Há dois meses, o médico iniciou sessões de terapia com uma psicóloga. O atendimento é feito pela internet semanalmente, por uma hora, e, segundo ele, vem ajudando bastante. “Ela reforçou que era muito importante fazer essas sessões nesse momento. Por mais que a nossa classe já esteja lidando com pressão desde a faculdade, agora é como uma situação de guerra sem armas. Essas questões ficam sempre martelando na nossa cabeça. E é impossível não pensar nas pessoas com menos condições sociais, que não podem fazer o isolamento social de maneira confortável. A gente tenta ajudar”, revela.

Sessões online
Além da frequente ansiedade, as situações adversas da epidemia podem gerar sensação de fraqueza, despreparo e exaustão emocional, conforme explica a psicóloga clínica Noália Araújo, professora de Psicologia da Universidade de Fortaleza. A principal recomendação a esses profissionais da saúde, segundo ela, é buscar ajuda por atendimentos online.

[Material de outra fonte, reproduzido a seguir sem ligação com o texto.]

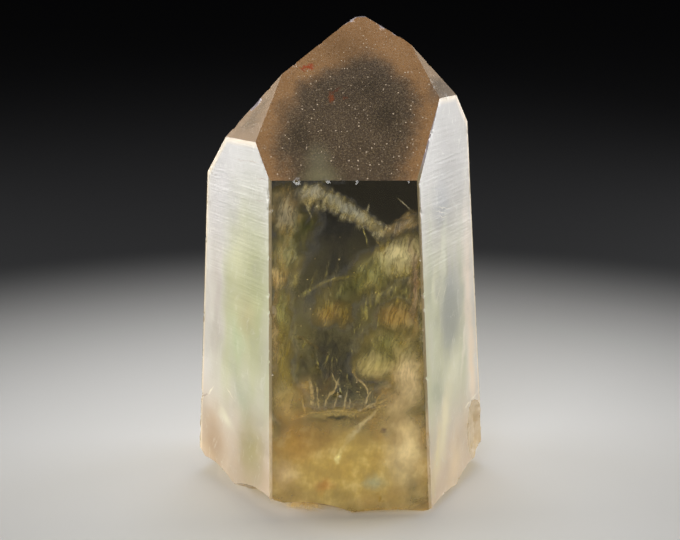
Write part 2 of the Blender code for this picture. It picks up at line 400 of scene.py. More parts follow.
# Marks on the satin sides: place, size across, through and up, lean, bearing,
# softness, colour and strength
SIDE_MARKS = (
    ((-11.3, -8.2, 24.7), (5.6, 4, 15.0), 0, -60, 1.0, (0.47, 0.49, 0.20), 0.85),
    ((-12.5, -6.1, 26.0), (4.0, 4, 9.0), 3, -60, 1.0, (0.62, 0.60, 0.31), 0.55),
    ((-12.6, -5.5, 29.8), (2.6, 4, 3.4), 20, -60, 1.0, (0.74, 0.72, 0.44), 0.55),
    ((-13.1, -5.7, 18.6), (2.2, 4, 4.2), 0, -60, 1.0, (0.46, 0.54, 0.30), 0.6),
    ((-11.8, -7.5, 22.4), (2.6, 4, 3.0), 0, -60, 1.0, (0.62, 0.52, 0.25), 0.45),
    ((-12.4, -7.5, 12.1), (2.6, 4, 3.2), 0, -60, 1.0, (0.42, 0.50, 0.28), 0.45),
    ((-15.5, -1.2, 22.9), (1.4, 4, 12.0), 0, -60, 1.0, (0.60, 0.52, 0.46), 0.6),
    ((-14.5, -1.9, 34.7), (3.6, 4, 7.0), 0, -60, 1.0, (0.64, 0.60, 0.60), 0.55),
    ((-16.3, -1.3, 4.7), (3.4, 4, 5.0), 0, -60, 1.0, (0.52, 0.34, 0.18), 0.85),
    ((-11.4, -9.6, 6.9), (3.6, 4, 5.0), 0, -60, 1.0, (0.38, 0.32, 0.10), 0.85),
    ((-14.5, -4.0, 8.7), (2.0, 4, 0.9), 18, -60, 1.0, (0.88, 0.82, 0.60), 0.8),
    # Painted shade: the next four marks darken the right face, at its top where the lamp lights it
    # most and in grey-blue ovals where the dark inside shows through.
    ((11.9, -3.2, 41.0), (8.0, 4, 10.0), 0, 60, 1.0, (0.35, 0.32, 0.285), 0.9),
    ((11.0, -5.9, 35.2), (3.0, 4, 3.4), 6, 60, 1.0, (0.31, 0.31, 0.31), 0.8),
    ((12.4, -5.4, 23.0), (4.4, 4, 6.0), 8, 60, 0.8, (0.34, 0.35, 0.32), 0.85),
    ((12.3, -5.8, 20.5), (2.4, 4, 4.4), 6, 60, 0.9, (0.38, 0.39, 0.33), 0.7),
    ((10.3, -10.2, 13.8), (2.4, 4, 2.4), 0, 60, 1.0, (0.42, 0.43, 0.28), 0.8),
    ((9.5, -10.0, 24.9), (1.5, 4, 10.0), 0, 60, 1.0, (0.56, 0.58, 0.36), 0.65),
    ((8.9, -12.4, 15.4), (1.6, 4, 9.0), 0, 60, 1.0, (0.56, 0.56, 0.33), 0.65),
    ((11.2, -6.6, 28.5), (1.0, 4, 5.0), 17, 60, 1.0, (0.84, 0.82, 0.62), 0.85),
    ((10.0, -9.1, 26.1), (1.0, 4, 2.6), 20, 60, 1.0, (0.86, 0.84, 0.58), 0.75),
    ((14.4, -2.7, 17.1), (0.5, 4, 4.2), 19, 60, 1.0, (0.92, 0.84, 0.68), 0.75),
    ((15.2, -0.4, 23.4), (1.7, 4, 12.0), 2, 60, 1.0, (1.0, 0.84, 0.68), 0.9),
    ((15.9, -0.5, 13.8), (1.3, 4, 6.0), 2, 60, 1.0, (0.98, 0.76, 0.52), 0.8),
    ((13.1, -5.2, 15.4), (2.2, 4, 3.6), 12, 60, 1.0, (0.80, 0.76, 0.56), 0.7),
    ((11.5, -8.8, 9.1), (1.8, 4, 5.4), 26, 60, 1.0, (0.95, 0.84, 0.52), 0.9),
    ((10.3, -11.2, 7.0), (1.2, 4, 3.6), 10, 60, 1.0, (0.90, 0.78, 0.42), 0.8),
    ((13.1, -6.8, 3.8), (2.6, 4, 4.0), 20, 60, 1.0, (0.84, 0.64, 0.38), 0.75),
    ((9.5, -13.0, 3.7), (1.4, 4, 2.6), 0, 60, 1.0, (0.72, 0.58, 0.30), 0.8),
    ((15.1, -3.0, 6.4), (2.0, 4, 3.0), 0, 60, 0.9, (0.68, 0.52, 0.32), 0.8),
)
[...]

“Acredito que podemos tentar contribuir para minimizar esses impactos psicológicos. Fazemos essa escuta ativa e mais qualificada para quem precisa”, diz. “Esse atendimento tanto pode ser individual, ou em grupos online, para quem preferir”.

Ela indica, ainda, a busca por atividades que possam servir como distrações em casa, durante o isolamento e fora do horário de trabalho. Yoga, exercícios, pintura e leitura são exemplos. “Além disso, buscar fontes precisas, como a própria Organização Mundial de Saúde (OMS), ao invés de consumir esse bombardeio de mensagens em grupos de WhatsApp, com informações muitas vezes falsas. É bom sair desses excessos. Procurar ler sobre assuntos diferentes do que se está acostumado”, destaca.